Increasing number of removed metastatic lymph nodes was associated with lymphedema. Similar findings have been reported in other studies Citation[2], Citation[6], Citation[20].

The proportion of metastatic nodes was higher and the number of pT2 patients was significantly higher in the RM group than in the BCT group. Hence the higher prevalence of lymphedema in the RM group is partly explained by the more advanced disease in this group. However, Powell et al. Citation[19] found that lymphedema risk was more closely tied to patient- and treatment-related factors than to disease burden in patients with stage I–II breast cancer.

The observed increasing BMI as a factor significantly associated with lymphedema has been reported in numerous other studies Citation[17], Citation[8].

Our results concerning arm/shoulder function are in line with Sugden et al. Citation[11] and Lauridsen et al. Citation[12] who described significantly better arm/shoulder function after BCT compared to RM. Kuehn et al. Citation[14] and Ernst et al. Citation[10] found no difference in arm mobility when comparing RM and BCT groups. However, Ernst et al., who defined a discrepancy of ≥20° as impairment, found that severe impairment in abduction occurred more often in the RM group. Another study using a 15° difference as cut-off for impaired shoulder function Citation[22], found no correlation between patients’ self-report and clinical findings. These findings and our clinical experience make us conclude that 25% difference is a clinically more valid definition of arm/shoulder impairment.

Lauridsen et al. Citation[12] emphasized that the dissection of the pectoral fascia during RM sometimes causing adherences between the subcutaneous tissue and the underlying muscle. Such post-operative effects might explain the tightness in the chest wall when flexing the arm mainly reported by the patients in the RM group. Radiotherapy-induced fibrosis located in the same tissue probably adds to the impairment of the shoulder function.

Bentzen et al. Citation[23] estimated that 90% of late treatment effects in the shoulder's soft tissue after radiotherapy developed during the first 3.9 years.
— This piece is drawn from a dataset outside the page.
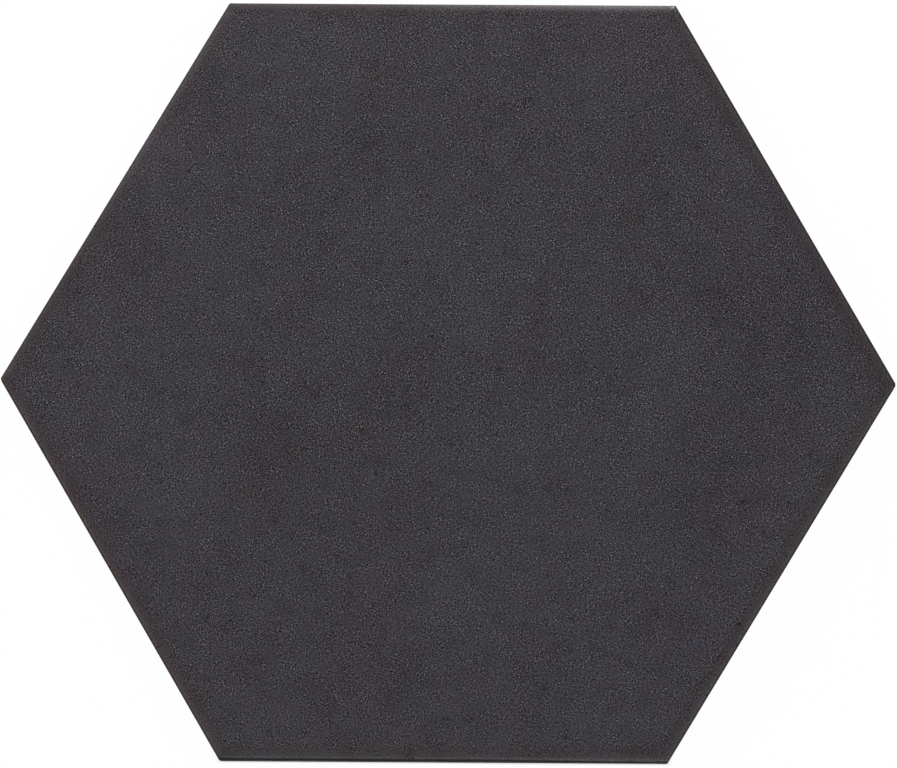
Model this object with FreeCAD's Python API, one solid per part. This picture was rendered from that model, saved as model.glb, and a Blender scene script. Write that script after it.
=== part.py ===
import FreeCAD, Part
import math
import os

# A hexagonal porcelain floor tile, pressed from powder and fired in one piece.
# It lies on its back with its face up, and two of its six sides run along X.
# The origin is the middle of the back, at the level of the floor.

# Driving sizes, in millimetres and degrees
ACROSS_FLATS = 230.0  # from one side to the opposite one, at the widest band
THICKNESS = 9.0
CORNER_RADIUS = 0.4  # the six upright corners, seen from above
ARRIS_WIDTH = 3.0  # the pressed rounding that leaves the face smoothly, measured along the face
ARRIS_DROP = 1.8  # how far it falls before it meets the land at a blunt edge
LAND_HEIGHT = 2.8  # the upright band below the arris, squared by the wall of the die
SIDE_DRAFT = 8.0  # the side below the land leans in by this angle
BACK_BEVEL = 0.8  # the bevel between side and back, as high as it is wide

# The keyed back: rings of shallow hexagonal pockets with ribs between them
RIM_WIDTH = 6.0  # the plain border outside the outermost pockets
KEY_RINGS = 6  # rings of pockets round the middle one
KEY_RIB = 2.4  # width of a rib at its foot on the floor
KEY_DEPTH = 0.8
KEY_DRAFT = 25.0  # a pocket's walls lean out from upright by this angle

# How far a cutting shape reaches past the surface it cuts
OVERCUT = 0.5

SIDES = 6
TURN = 360.0 / SIDES
COS_HALF_TURN = math.cos(math.radians(TURN / 2))
ORIGIN = FreeCAD.Vector(0, 0, 0)
UP = FreeCAD.Vector(0, 0, 1)

# The side's profile, from the back up
ARRIS_RADIUS = (ARRIS_WIDTH**2 + ARRIS_DROP**2) / (2 * ARRIS_DROP)
ARRIS_TURN = math.asin(ARRIS_WIDTH / ARRIS_RADIUS)
LAND_TOP = THICKNESS - ARRIS_DROP
LAND_BOTTOM = LAND_TOP - LAND_HEIGHT
DRAFT_INSET = (LAND_BOTTOM - BACK_BEVEL) * math.tan(math.radians(SIDE_DRAFT))
BACK_ACROSS_FLATS = ACROSS_FLATS - 2 * (DRAFT_INSET + BACK_BEVEL)

# Spacing of the pockets: the outermost ring's walls reach the rim's inner edge
KEYED_REACH = BACK_ACROSS_FLATS / 2 - RIM_WIDTH
KEY_PITCH = (KEYED_REACH + KEY_RIB / (2 * COS_HALF_TURN)) / (
    KEY_RINGS * COS_HALF_TURN + 1 / (2 * COS_HALF_TURN)
)


def direction(angle):
    """The level unit vector at an angle from X."""
    return FreeCAD.Vector(math.cos(math.radians(angle)), math.sin(math.radians(angle)), 0)


def rounded_hexagon(across_flats, height):
    """The tile's outline at one height, with rounded corners and two sides along X."""
    reach = (across_flats / 2 - CORNER_RADIUS) / COS_HALF_TURN
    arcs = []
    for corner in range(SIDES):
        centre = direction(corner * TURN) * reach + UP * height
        angles = [(corner + swing) * TURN for swing in (-0.5, 0, 0.5)]
        arcs.append([centre + direction(angle) * CORNER_RADIUS for angle in angles])
    edges = []
    for arc, next_arc in zip(arcs, arcs[1:] + arcs[:1]):
        edges.append(Part.Arc(*arc).toShape())
        edges.append(Part.LineSegment(arc[-1], next_arc[0]).toShape())
    return Part.Wire(edges)


def pressed_block():
    """The tile without its arrises and with a plain back: bevel, leaning side and land."""
    outlines = [
        rounded_hexagon(BACK_ACROSS_FLATS, 0),
        rounded_hexagon(BACK_ACROSS_FLATS + 2 * BACK_BEVEL, BACK_BEVEL),
        rounded_hexagon(ACROSS_FLATS, LAND_BOTTOM),
        rounded_hexagon(ACROSS_FLATS, THICKNESS + OVERCUT),
    ]
    return Part.makeLoft(outlines, True, True)


def arris_bar(angle):
    """A bar laid across the tile at an angle, as wide as the tile, with both arrises rounded."""
    length = 2 * ACROSS_FLATS
    flat = ACROSS_FLATS / 2 - ARRIS_WIDTH

    def point(across, height):
        return FreeCAD.Vector(-length / 2, across, height)

    def arris_point(side, turn):
        across = flat + ARRIS_RADIUS * math.sin(turn)
        return point(side * across, THICKNESS - ARRIS_RADIUS * (1 - math.cos(turn)))

    lower = [point(side * ACROSS_FLATS / 2, -OVERCUT) for side in (-1, 1)]
    left, right = [[arris_point(side, ARRIS_TURN * share) for share in (0, 0.5, 1)] for side in (-1, 1)]
    edges = [
        Part.LineSegment(lower[0], lower[1]),
        Part.LineSegment(lower[1], right[2]),
        Part.Arc(right[2], right[1], right[0]),
        Part.LineSegment(right[0], left[0]),
        Part.Arc(left[0], left[1], left[2]),
        Part.LineSegment(left[2], lower[0]),
    ]
    section = Part.Face(Part.Wire([edge.toShape() for edge in edges]))
    bar = section.extrude(FreeCAD.Vector(length, 0, 0))
    bar.rotate(ORIGIN, UP, angle)
    return bar


def polygon(points):
    """The flat face inside a ring of points."""
    return Part.Face(Part.makePolygon(points + points[:1]))


def key_stub():
    """The tool that presses the middle pocket: a six-sided stub, narrower at its upper end."""

    def corners(height):
        across_flats = KEY_PITCH - KEY_RIB - 2 * height * math.tan(math.radians(KEY_DRAFT))
        reach = across_flats / 2 / COS_HALF_TURN
        return [direction((side + 0.5) * TURN) * reach + UP * height for side in range(SIDES)]

    mouth = corners(-OVERCUT)
    floor = corners(KEY_DEPTH)
    faces = [polygon(mouth), polygon(floor)]
    for side in range(SIDES):
        after = (side + 1) % SIDES
        faces.append(polygon([mouth[side], mouth[after], floor[after], floor[side]]))
    return Part.Solid(Part.Shell(faces))


def key_centres():
    """The middles of the pockets, on rows at 60 degrees to one another."""
    steps = range(-KEY_RINGS, KEY_RINGS + 1)
    return [
        direction(0) * (KEY_PITCH * along) + direction(TURN) * (KEY_PITCH * across)
        for along in steps
        for across in steps
        if abs(along + across) <= KEY_RINGS
    ]


def floor_tile():
    """The whole tile: the pressed block under three bars, then keyed on its back."""
    tile = pressed_block()
    for side in range(SIDES // 2):
        tile = tile.common(arris_bar(side * TURN))
    stub = key_stub()
    stubs = [stub.translated(centre) for centre in key_centres()]
    return tile.removeSplitter().cut(Part.makeCompound(stubs)).Solids[0]


os.makedirs("parts", exist_ok=True)
floor_tile().exportStep("parts/tile.step")
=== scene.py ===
import math

import bmesh
import bpy
from mathutils import Euler, Matrix, Vector


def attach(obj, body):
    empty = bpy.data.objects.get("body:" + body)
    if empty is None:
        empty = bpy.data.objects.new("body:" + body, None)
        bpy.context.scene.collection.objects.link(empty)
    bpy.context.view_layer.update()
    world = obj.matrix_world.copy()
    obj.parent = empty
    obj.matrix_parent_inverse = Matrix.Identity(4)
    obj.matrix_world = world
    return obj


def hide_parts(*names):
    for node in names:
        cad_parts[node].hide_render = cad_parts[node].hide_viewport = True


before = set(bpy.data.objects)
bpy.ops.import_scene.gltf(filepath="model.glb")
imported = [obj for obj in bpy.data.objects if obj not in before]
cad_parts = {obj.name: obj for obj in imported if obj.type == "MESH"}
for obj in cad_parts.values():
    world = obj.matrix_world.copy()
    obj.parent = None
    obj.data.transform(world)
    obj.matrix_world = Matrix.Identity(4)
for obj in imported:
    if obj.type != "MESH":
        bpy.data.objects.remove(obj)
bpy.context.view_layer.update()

# All lengths are in metres, and patterns have so many cells, specks or clouds per metre.
# A ramp is given by the two values between which it runs and its two results there, or else 0 and 1.

# Sizes of the tile, the same as in the solid that this piece stands for
ACROSS_FLATS = 0.230
THICKNESS = 0.009
CORNER_RADIUS = 0.0004
ARRIS_WIDTH = 0.003
ARRIS_DROP = 0.0018
LAND_HEIGHT = 0.0028
SIDE_DRAFT = math.radians(8)
BACK_BEVEL = 0.0008
RIM_WIDTH = 0.006
KEY_RINGS = 6
KEY_RIB = 0.0024
KEY_DEPTH = 0.0008
KEY_DRAFT = math.radians(25)

# Softness that pressing and firing leave on the edges
ARRIS_STEPS = 8
CORNER_STEPS = 4
EDGE_STEPS = 3
ROUND_PROFILE = 0.5
LAND_EDGE_SOFTNESS = 0.00022
BACK_EDGE_SOFTNESS = 0.00022
KEY_EDGE_SOFTNESS = 0.00018
FACE_SUPPORT = 0.0006  # a band of faces just inside the arrises, which keeps the flat face's shading flat
SHARPEST_SMOOTH_EDGE = math.radians(40)

SIDES = 6
TURN = math.tau / SIDES
COS_HALF_TURN = math.cos(TURN / 2)
ARRIS_RADIUS = (ARRIS_WIDTH**2 + ARRIS_DROP**2) / (2 * ARRIS_DROP)
ARRIS_TURN = math.asin(ARRIS_WIDTH / ARRIS_RADIUS)
LAND_TOP = THICKNESS - ARRIS_DROP
LAND_BOTTOM = LAND_TOP - LAND_HEIGHT
DRAFT_INSET = (LAND_BOTTOM - BACK_BEVEL) * math.tan(SIDE_DRAFT)
BACK_ACROSS_FLATS = ACROSS_FLATS - 2 * (DRAFT_INSET + BACK_BEVEL)
KEYED_REACH = BACK_ACROSS_FLATS / 2 - RIM_WIDTH
KEY_PITCH = (KEYED_REACH + KEY_RIB / (2 * COS_HALF_TURN)) / (
    KEY_RINGS * COS_HALF_TURN + 1 / (2 * COS_HALF_TURN)
)
ORIGIN = (0.0, 0.0, 0.0)
HAIR = 1e-6  # places closer than this count as one


# Modelling helpers


def deselect_everything():
    """In object mode, leaves nothing selected."""
    bpy.ops.object.select_all(action="DESELECT")


def select_edges(piece, wanted):
    """In edit mode, selects the edges that satisfy a test."""
    bpy.ops.mesh.select_mode(type="EDGE")
    bpy.ops.mesh.select_all(action="DESELECT")
    mesh = bmesh.from_edit_mesh(piece.data)
    for edge in mesh.edges:
        if wanted(edge):
            edge.select_set(True)
    bmesh.update_edit_mesh(piece.data)


def select_faces(piece, wanted):
    """In edit mode, selects the faces that satisfy a test."""
    bpy.ops.mesh.select_mode(type="FACE")
    bpy.ops.mesh.select_all(action="DESELECT")
    mesh = bmesh.from_edit_mesh(piece.data)
    for face in mesh.faces:
        if wanted(face):
            face.select_set(True)
    bmesh.update_edit_mesh(piece.data)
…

We therefore conclude that the median observation time of 47 months in our study is sufficient for including the majority of those patients who develop long-term impairment in arm/shoulder function.

The relatively homogeneous axillary surgery in the two groups, done by different surgeons at seven different hospitals, is considered the strength of our study. A compliance of 75% is fairly good, and the lack of significant differences in the attrition analysis implies that the results in the present study are representative of the entire population. A limitation in our study was the relatively low number of patients in the BCT group which was reflected in the wide 95%CI in the regression analysis.

Our main conclusion is that lymphedema and arm/shoulder symptoms are significantly lower after BCT compared to RM in stage II breast cancer patients. Both the surgical intervention to the breast and the extent of the disease by diagnosis play a role in the development of lymphedema, whereas our study indicates that impairment in arm/shoulder function is not associated with the extent of the disease. To reduce late impairment, early detection is of importance. The performance of BCT should be encouraged when appropriate, to ensure a low prevalence of arm/shoulder morbidity and lymphedema.